Cruzei a linha por onde passam os trens de carga da região nordeste do Estado de São Paulo, em direção ao porto de Santos. Dona Maria, 75 anos, mulata, de chinelos nos pés e sorriso nos lábios, acenou-me em frente ao portão de bambu. “Que bom que você veio, padre”. “O brigado pelo convite, dona Maria. Uma das coisas que mais gosto é tomar uma café preparado por mãos mineiras”. Ela me abraçou demoradamente.
         Dona Maria, quando criança, morava em Brazópolis, no sul de Minas Gerais. Tem uma memória de ouro! Dentre tantas curiosidades que me contou, uma me faz chorar: “A gente sofre muito nesta vida, padre. Quando eu tinha cinco anos, lá na roça, passávamos dificuldades. Meu pai trabalhava de dia, para comer à noite. Quando ele voltava para casa, ficava quase sempre calado”.

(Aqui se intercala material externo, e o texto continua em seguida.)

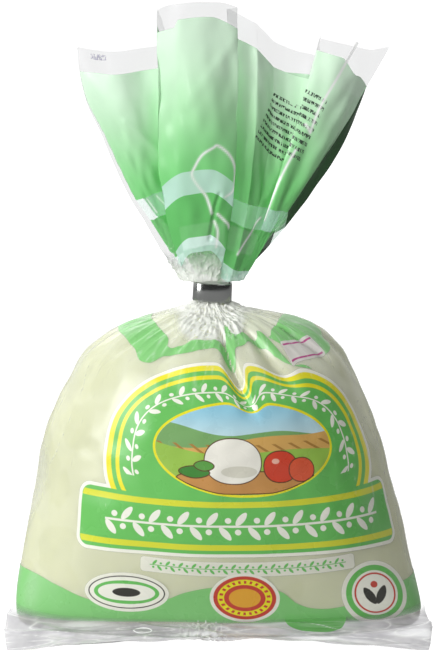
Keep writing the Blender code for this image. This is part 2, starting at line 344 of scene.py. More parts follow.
class Print:
    """Inks laid one over another on clear film, drawn in mm on the flat film."""

    def __init__(self, tree, clear, cover):
        self.tree = tree
        uv = add_node(tree, "ShaderNodeUVMap", uv_map="film").outputs[0]
        split = add_node(tree, "ShaderNodeSeparateXYZ", uv)
        self.round_share, self.up_share = split.outputs[0], split.outputs[1]
        self.around = self.calc("MULTIPLY_ADD", self.round_share, FILM_ROUND, -FILM_ROUND / 2)
        self.up = self.calc("MULTIPLY", self.up_share, PRINT_HEIGHT)
        self.colour = clear
        self.cover = cover

    def calc(self, *values, **settings):
        return calc(self.tree, *values, **settings)

    def edge(self, inward, blur=0.18):
        """1 where inward, in mm, is above zero, with a softened edge."""
        return self.calc("MULTIPLY_ADD", inward, 1 / blur, 0.5, clamp=True)

    def oval(self, centre, half, power=2.0, place=None, tilt=0.0):
        """How far inside an oval each place is, in mm. More power squares it."""
        across, up = place or (self.around, self.up)
        across = self.calc("SUBTRACT", across, centre[0])
        up = self.calc("SUBTRACT", up, centre[1])
        if tilt:
            turn, side = math.cos(math.radians(tilt)), math.sin(math.radians(tilt))
            across, up = (
                self.calc("MULTIPLY_ADD", across, turn, self.calc("MULTIPLY", up, side)),
                self.calc("MULTIPLY_ADD", up, turn, self.calc("MULTIPLY", across, -side)),
            )
        terms, slopes = [], []
        for value, size in ((across, half[0]), (up, half[1])):
            part = self.calc("DIVIDE", self.calc("ABSOLUTE", value), size)
            slope = self.calc("DIVIDE", self.calc("POWER", part, power - 1), size)
            terms.append(self.calc("POWER", part, power))
            slopes.append(self.calc("MULTIPLY", slope, slope))
        radius = self.calc("POWER", self.calc("ADD", *terms), 1 / power)
        steep = self.calc("SQRT", self.calc("ADD", *slopes))
        scale = self.calc("MAXIMUM", self.calc("POWER", radius, power - 1), 0.001)
        steep = self.calc("MAXIMUM", self.calc("DIVIDE", steep, scale), 0.001)
        return self.calc("DIVIDE", self.calc("SUBTRACT", 1.0, radius), steep)

    def box(self, centre, half, corner, place=None):
        """How far inside a round-cornered box each place is, in mm."""
        across, up = place or (self.around, self.up)
        outs = []
        for value, middle, size in ((across, centre[0], half[0]), (up, centre[1], half[1])):
            away = self.calc("ABSOLUTE", self.calc("SUBTRACT", value, middle))
            outs.append(self.calc("MAXIMUM", self.calc("SUBTRACT", away, size - corner), 0.0))
        squares = [self.calc("MULTIPLY", out, out) for out in outs]
        reach = self.calc("SQRT", self.calc("ADD", *squares))
        return self.calc("SUBTRACT", corner, reach)

    def line(self, points):
        """A smooth line round the bag: the height, in mm, at each place round it."""
        curve = add_node(self.tree, "ShaderNodeFloatCurve", 1.0, self.round_share)
        line = curve.mapping.curves[0]
        knots = [(around / FILM_ROUND + 0.5, up / PRINT_HEIGHT) for around, up in points]
        line.points[0].location = knots[0]
        line.points[1].location = knots[-1]
        for knot in knots[1:-1]:
            line.points.new(*knot)
        curve.mapping.update()
        return self.calc("MULTIPLY", curve.outputs[0], PRINT_HEIGHT)

    def between(self, low, high):
        """How far inside the band between two lines each place is, in mm."""
        above_low = self.calc("SUBTRACT", self.up, low)
        return self.calc("MINIMUM", above_low, self.calc("SUBTRACT", high, self.up))

    def lay(self, mask, colour, opacity=0.97):
        """Lays an ink where the mask is 1."""
        self.colour = blend_colours(self.tree, mask, self.colour, colour)
        ink = self.calc("MULTIPLY", mask, opacity)
        self.cover = self.calc("MAXIMUM", self.cover, ink)

    def mark(self, name):
        """How much of one kind of mark the film has at each place."""
        return add_node(self.tree, "ShaderNodeAttribute", attribute_name=name).outputs["Fac"]

    def lay_crease_white_and_glints(self, opacity):
        """Lays white along the film's sharp creases: partly stress whitening, partly painted glints and
        glare lines.
        """
        self.lay(self.mark("crease_white_and_glints"), srgb(254, 255, 253), opacity)

    def lay_inside(self, inward, colour, opacity=0.97):
        """Lays an ink where inward, in mm, is above zero."""
        self.lay(self.edge(inward), colour, opacity)


INK_GREEN = srgb(112, 200, 100)
INK_BAND = srgb(140, 213, 130)
INK_YELLOW = srgb(246, 236, 48)
INK_WHITE = srgb(250, 250, 236)

# The label, in mm on the film: where its middle is, how it sags and leans with
# the distance from there, and how much less the banner across it sags.
LABEL_MIDDLE = 10.5
LABEL_SAG = 0.00122
LABEL_LEAN = -0.012
BANNER_UP = 48.2
BANNER_FLATTER = 0.00077
BANNER_NARROWS = -0.00002
STRIP_UP = 32.6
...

         De repente, como eu não desgrudava meus olhos dos seus, notei que seu rosto mudara de feição. A tristeza tornara-se visível. “Um dia” – continuou ela – cheguei da escola, logo após o almoço. Estava com muita fome. Deixei o embornal em cima da máquina de costura e fui direto para a cozinha. Minha mãe estava chorando, com as mãos no rosto. Meu pai havia nos deixado... não sabia o porquê”.
         Apertei suas mãos. Ela apertou as minhas. “Não sabia disso, dona Maria”. O silêncio só foi interrompido quando um galo cantou no quintal. “Mas, Deus é maravilhoso com a gente!, exclamou. “Perdemos um pai, por ele nunca mais voltou, mas ganhamos outro: o nosso avô, Manoel Felício, pai de minha mãe. Ele foi nos consolar e passou a nos tratar como filhos. Meu avô-pai era muito religioso. Não faltava na missa nem que chovesse canivete”, contou, enquanto ria.
         “Tenho vivas, em minhas memórias, as manhãs de domingo. O sítio onde morávamos ficava a mais ou menos oito quilômetros da cidadezinha. Ele ia até o quarto, quando ainda estava escuro, e chamava a gente, um por um com um beijo no rosto. Minha mãe coava o café e fervia o leite, enquanto meu avô arreava o burro, amarrando nele dois balaios, um de cada lado. Depois colocava a gente nos balaios. Eu ia dentro de um com meu irmãozinho mais novo; no outro minhas duas irmãzinhas. Vô Manoel ia puxando as rédeas do burrinho até chegar à igreja de São Caetano. Amarrava-o no tronco de uma árvore, na pracinha. Assistíamos à missa igual a anjinhos. Se a gente desse um ‘piu’, era bronca na certa. Depois da missa ele nos levava até o padre para nos benzer. Em seguida ia para a venda, do outro lado da praça, e comprava alguns doces. Logo, estávamos novamente dentro dos balaios, abençoados e felizes. Sinto saudade. Aquela saudade que faz bem ao coração”.
         Enquanto contava a sua história, minha imaginação me levou à Terra Santa, quando José conduzia o burrinho pelo deserto da Judeia, rumo ao templo de Jerusalém. No lombo do animal estava Maria, segurando nos seus braços, o menino Jesus.
         Como a Sagrada Família, dona Maria, Manoel Felício e as outras crianças enfrentavam a poeira da estrada pela fé. Por isso não foram vencidos pelo abandono, pois Deus os segurava nos seus braços de Pai.